French officials also oppose the EC proposals, believing they would sound the death-knell of a youth training system that has made them world and European champions. Smaller clubs often keep themselves afloat financially by training up young players and selling them on to big clubs.
Aimé Jacquet, the national coach when France won the World Cup in 1998, said: "Perhaps there won't be any youth training anymore. The clubs that spend a lot in training youngsters will stop doing it."
In Italy, there were fears that the new plans could sound serious alarm bells for European football. The national sport's daily newspaper, Gazzetta dello Sport, wrote: "It is unthinkable that a great club would have to reproduce itself each year, that a team would emerge from September to June only to dissolve in the summer purely because the players have been seduced by better offers. This would be a triumph of the most speculative elements in football and we will have arrived at the moment when the public decides to go to the cinema."
The situation is trickier to assess in Spain, where players already have the right to walk out on their contracts - albeit at the price of a hefty buy-out clause. Real Madrid poached the Portuguese international Luis Figo from Barcelona over the summer simply by paying the £37m stipulated in his buy-out clause.

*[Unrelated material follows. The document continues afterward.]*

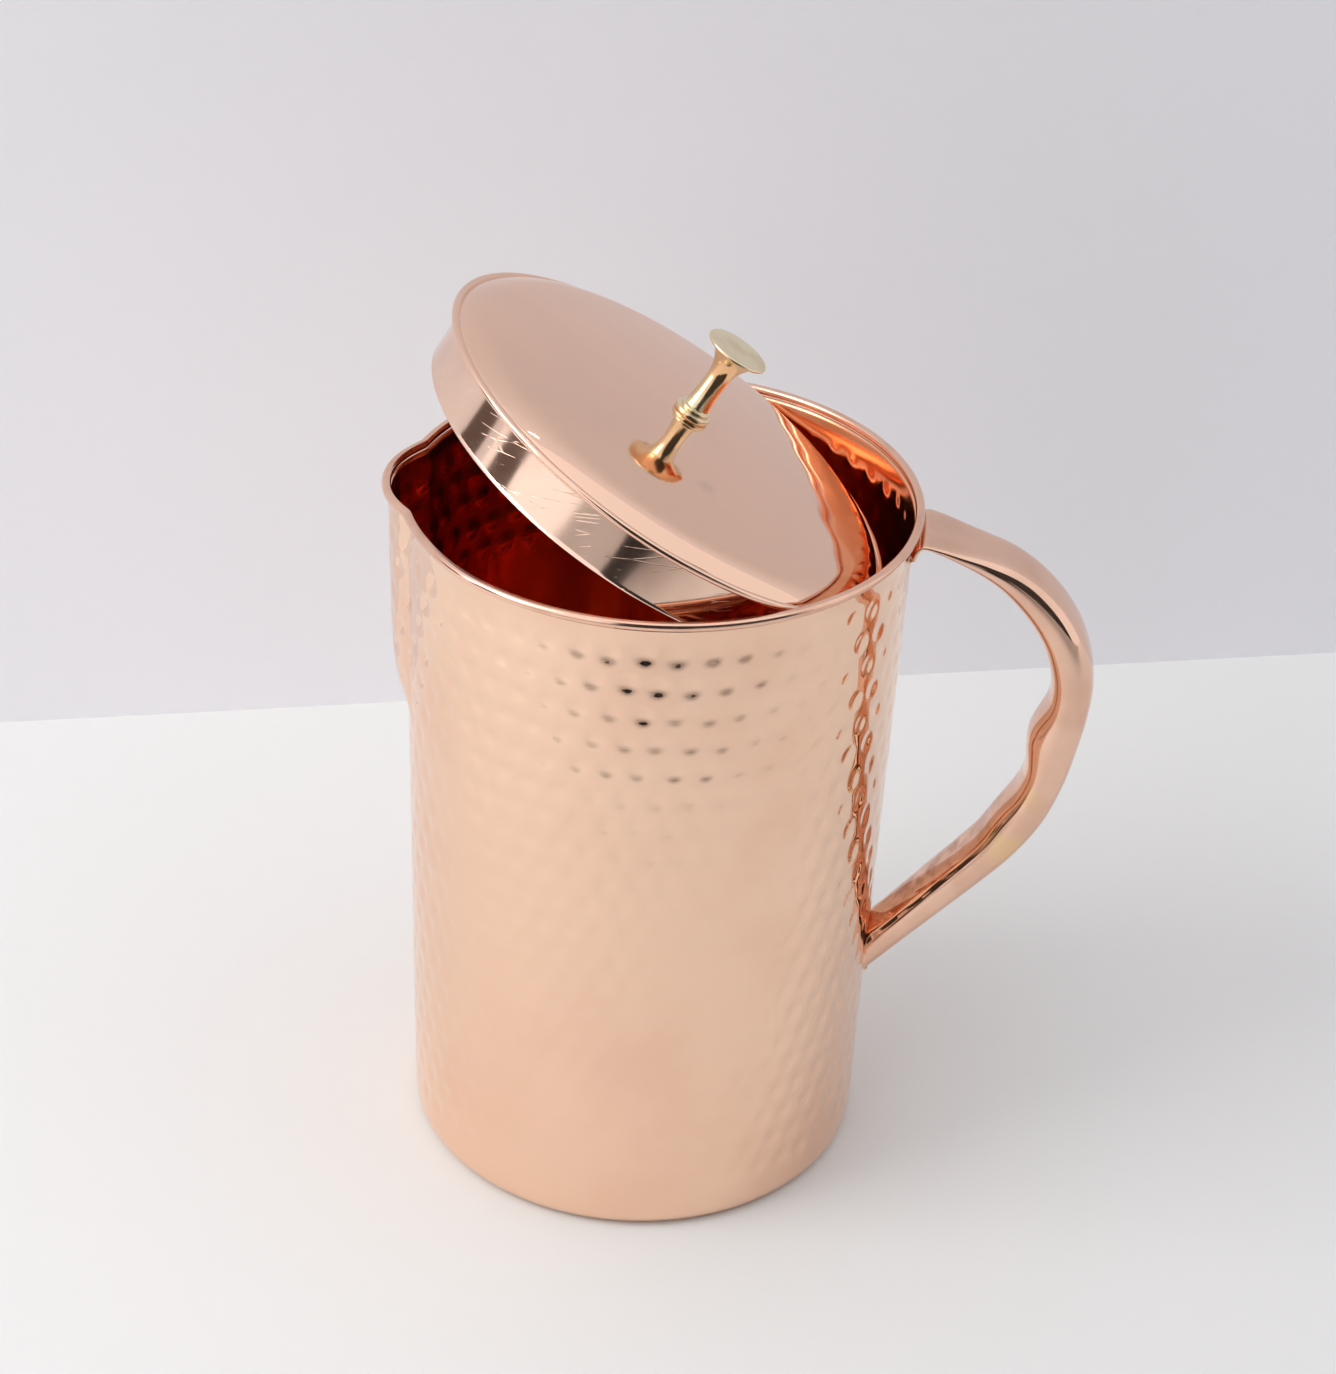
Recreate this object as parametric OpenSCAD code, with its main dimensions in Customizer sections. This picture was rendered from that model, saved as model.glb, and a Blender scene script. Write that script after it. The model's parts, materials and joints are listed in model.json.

Pedro Tomas, the Spanish Football League's general secretary, was quoted by El Pais yesterday as saying the Spanish system would continue to operate. "The agreement in principle reached in Zurich will not affect Spanish clubs. The Spanish law, which has existed for 15 years, will continue as it is," he said.
However, Tomas is assuming that players will keep signing contracts with such high buy-out clauses and also that the EC will not see those amounts as restrictive.
Barcelona set Rivaldo's last season at £106m for foreign clubs - effectively warding off a hostile bid for the Brazilian from Italy's Lazio.